# SET PROBLEM
Your task is to gather the lines below that hold the string "code".

# DATASET EXTRACT
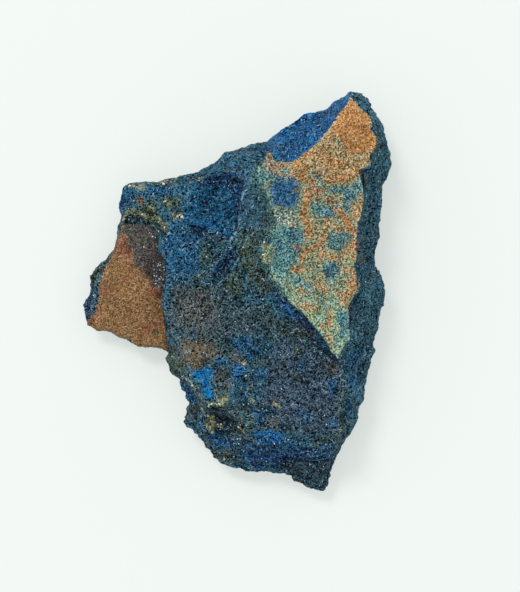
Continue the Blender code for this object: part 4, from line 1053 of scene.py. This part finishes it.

* * *

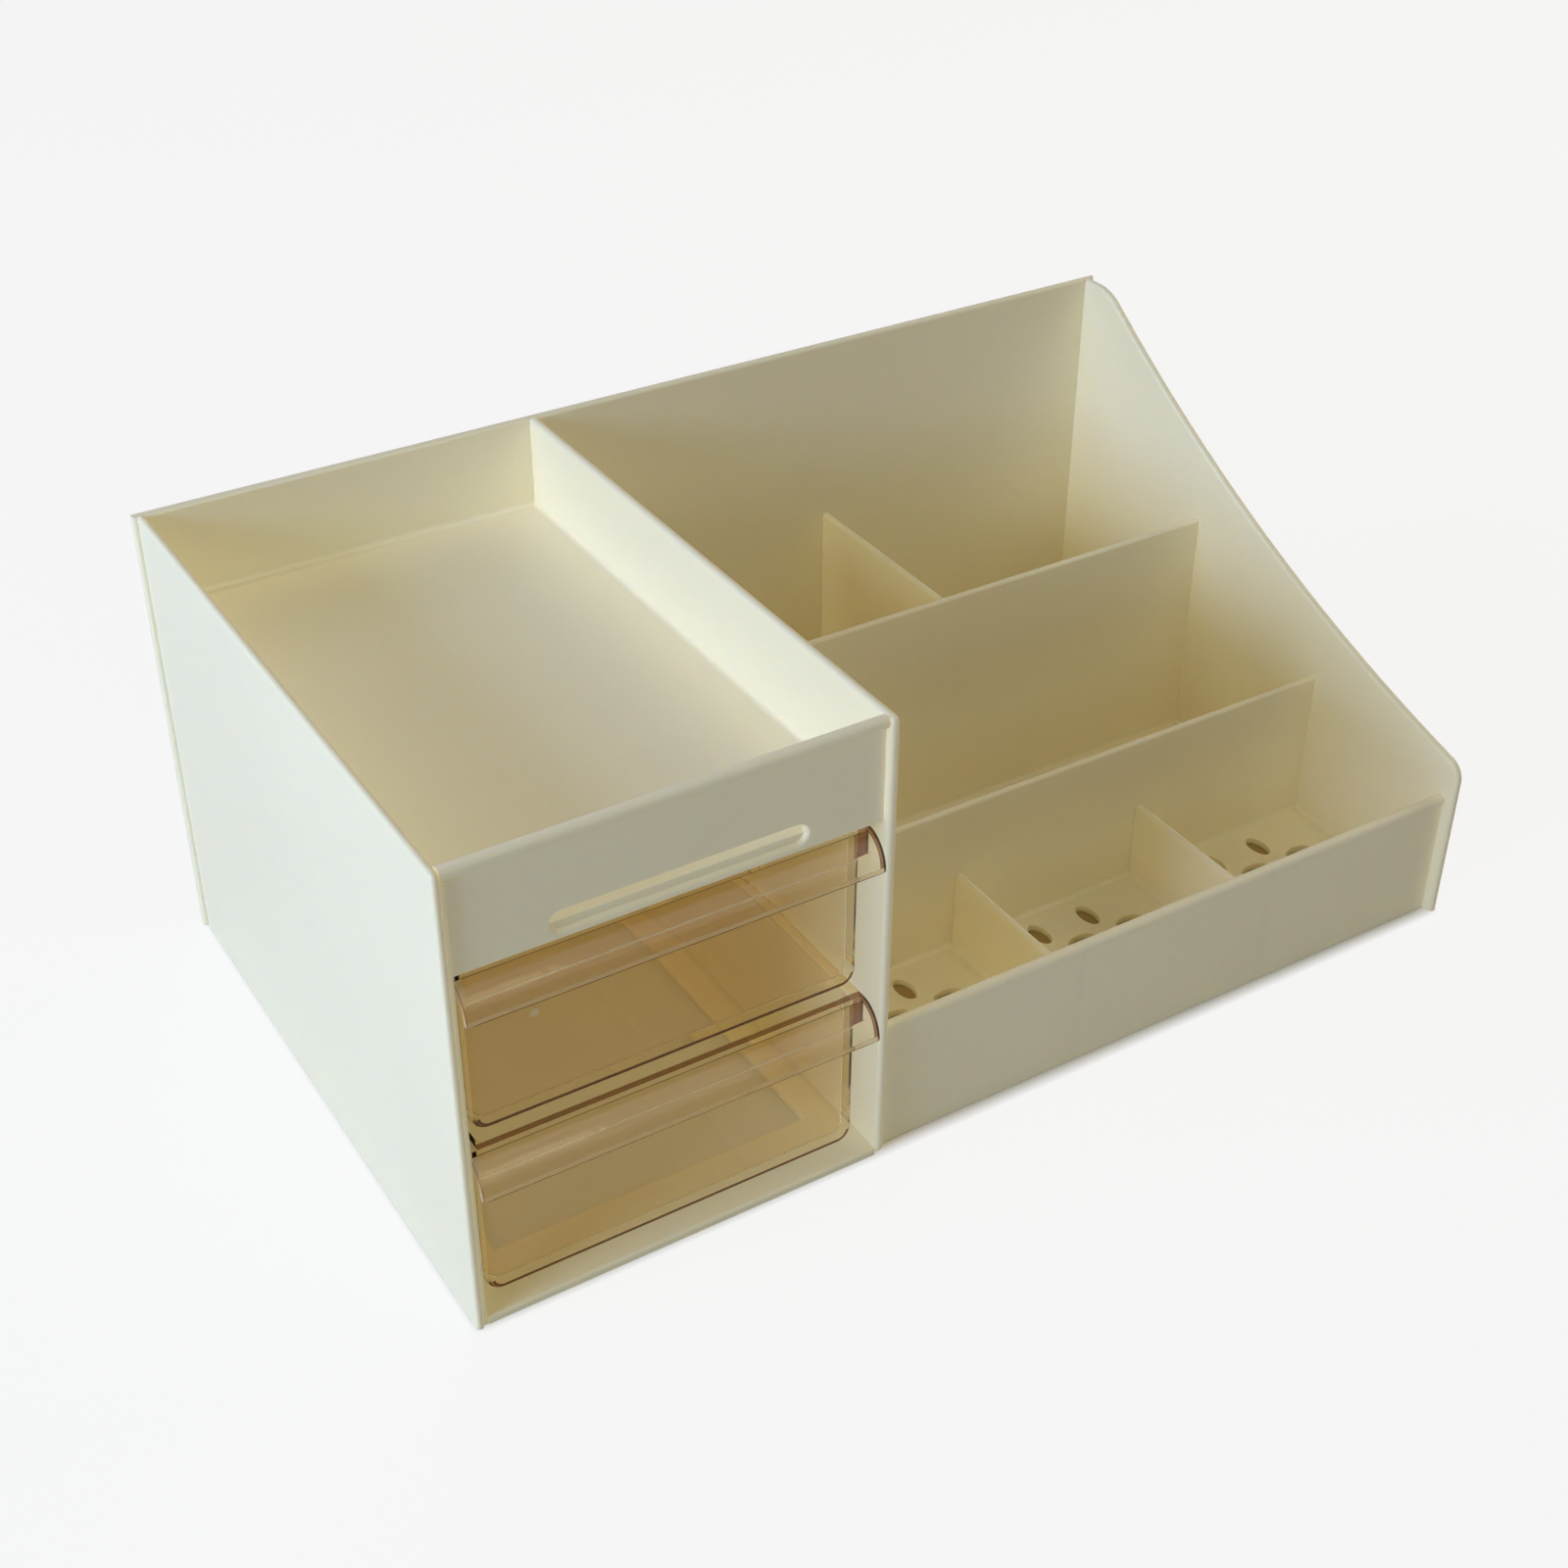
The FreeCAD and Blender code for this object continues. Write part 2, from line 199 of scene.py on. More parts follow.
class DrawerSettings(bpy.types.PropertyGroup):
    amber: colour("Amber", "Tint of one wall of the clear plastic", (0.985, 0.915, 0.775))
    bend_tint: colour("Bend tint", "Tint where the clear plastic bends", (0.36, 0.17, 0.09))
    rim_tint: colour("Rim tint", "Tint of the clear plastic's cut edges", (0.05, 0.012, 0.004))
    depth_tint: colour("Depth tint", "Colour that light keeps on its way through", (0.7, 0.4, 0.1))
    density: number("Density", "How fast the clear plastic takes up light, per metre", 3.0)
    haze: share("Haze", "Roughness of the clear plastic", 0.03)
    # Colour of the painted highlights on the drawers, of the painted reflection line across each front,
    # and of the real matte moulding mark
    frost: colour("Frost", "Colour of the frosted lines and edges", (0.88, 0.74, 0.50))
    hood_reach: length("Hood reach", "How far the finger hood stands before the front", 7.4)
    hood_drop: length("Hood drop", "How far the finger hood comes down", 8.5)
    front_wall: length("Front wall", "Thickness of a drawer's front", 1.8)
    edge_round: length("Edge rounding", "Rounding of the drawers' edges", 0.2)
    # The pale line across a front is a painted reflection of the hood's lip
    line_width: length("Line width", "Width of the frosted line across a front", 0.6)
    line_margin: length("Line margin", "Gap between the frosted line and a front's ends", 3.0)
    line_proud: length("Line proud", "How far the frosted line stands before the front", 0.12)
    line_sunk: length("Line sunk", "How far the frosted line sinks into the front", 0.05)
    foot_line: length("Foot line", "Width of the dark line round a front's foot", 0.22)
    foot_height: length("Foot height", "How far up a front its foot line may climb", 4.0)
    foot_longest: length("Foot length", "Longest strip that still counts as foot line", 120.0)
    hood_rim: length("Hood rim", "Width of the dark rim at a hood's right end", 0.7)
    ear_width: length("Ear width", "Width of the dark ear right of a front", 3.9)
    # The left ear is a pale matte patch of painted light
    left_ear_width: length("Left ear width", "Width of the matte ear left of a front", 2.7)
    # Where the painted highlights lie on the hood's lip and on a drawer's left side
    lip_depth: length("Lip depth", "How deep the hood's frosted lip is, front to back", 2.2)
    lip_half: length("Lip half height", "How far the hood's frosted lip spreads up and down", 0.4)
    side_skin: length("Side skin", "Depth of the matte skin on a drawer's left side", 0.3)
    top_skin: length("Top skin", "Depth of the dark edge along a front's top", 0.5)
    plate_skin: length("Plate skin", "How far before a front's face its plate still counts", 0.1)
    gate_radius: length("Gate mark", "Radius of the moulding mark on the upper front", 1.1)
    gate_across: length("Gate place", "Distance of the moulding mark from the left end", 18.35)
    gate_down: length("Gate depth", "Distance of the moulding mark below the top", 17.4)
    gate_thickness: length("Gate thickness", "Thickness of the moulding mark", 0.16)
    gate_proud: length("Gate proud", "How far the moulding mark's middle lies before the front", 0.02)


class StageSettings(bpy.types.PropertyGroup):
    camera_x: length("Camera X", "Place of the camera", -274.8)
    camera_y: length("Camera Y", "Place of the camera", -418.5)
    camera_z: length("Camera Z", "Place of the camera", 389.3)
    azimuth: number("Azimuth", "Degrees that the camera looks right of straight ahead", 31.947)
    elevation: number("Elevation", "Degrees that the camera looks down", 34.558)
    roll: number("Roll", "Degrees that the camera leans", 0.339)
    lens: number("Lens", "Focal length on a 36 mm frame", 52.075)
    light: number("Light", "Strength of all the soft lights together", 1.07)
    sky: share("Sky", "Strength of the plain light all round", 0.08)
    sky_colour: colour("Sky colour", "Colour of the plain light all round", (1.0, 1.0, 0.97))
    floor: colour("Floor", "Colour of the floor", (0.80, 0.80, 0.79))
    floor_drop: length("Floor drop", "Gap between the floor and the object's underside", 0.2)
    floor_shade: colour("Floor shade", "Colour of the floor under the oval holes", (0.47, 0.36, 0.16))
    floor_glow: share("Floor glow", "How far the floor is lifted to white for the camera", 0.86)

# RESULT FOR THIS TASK
Continue the Blender code for this object: part 4, from line 1053 of scene.py. This part finishes it.
The FreeCAD and Blender code for this object continues. Write part 2, from line 199 of scene.py on. More parts follow.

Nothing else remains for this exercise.